The DOE officials said there will be multiple rounds of funding and that Michigan projects might receive funding in the future depending on “which part of the supply chain we’re solving for.” The $2.8 billion in funding is the first round of battery investment from the Bipartisan Infrastructure Law, which was enacted last year. The law allocated more than $7 billion for critical materials and components for electric vehicle batteries.

The states with projects receiving funding include Alabama, Georgia, Kentucky, Louisiana, Missouri, Nevada, New York, North Carolina, North Dakota, Ohio, Tennessee and Washington. Most of the projects are in southeastern states, an area of predominantly foreign-owned, nonunionized automakers that is becoming known as the “Battery Belt.”

Only one project is in another Midwest state: Cirba Solutions will receive $75 million to expand a lithium-ion battery recycling facility in Lancaster, Ohio.

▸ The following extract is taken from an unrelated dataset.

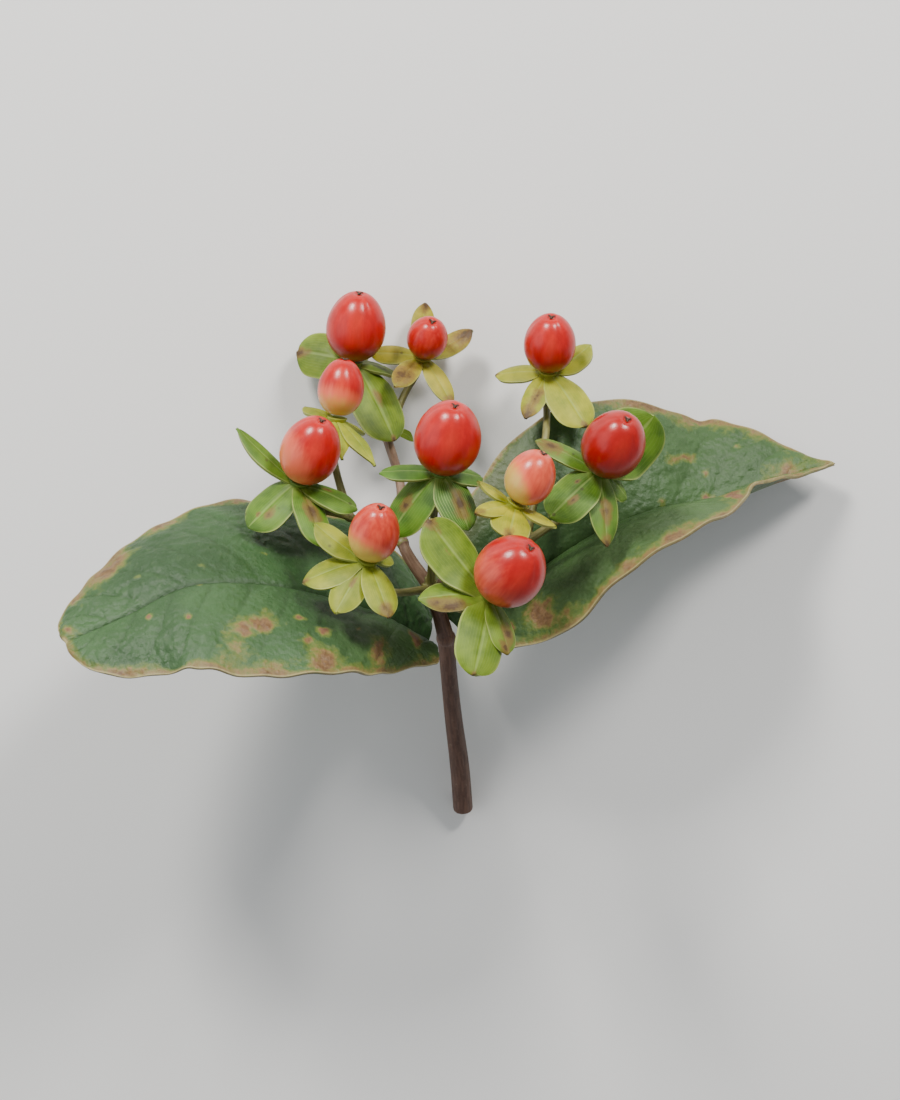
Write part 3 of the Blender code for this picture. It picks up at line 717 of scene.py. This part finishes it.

Companies selected are required to match or exceed the federal funding, totaling $9 billion in investment in the battery supply chain between the private sector and federal dollars. Administration officials estimate the investments will create 3,000 temporary jobs and 5,000 permanent jobs.

The selected projects will include production of an electrode binder that can supply around half of anticipated U.S. demand for EV batteries through 2030; a lithium processing facility in North Carolina; and the first lithium iron phosphate cathode facility in the U.S.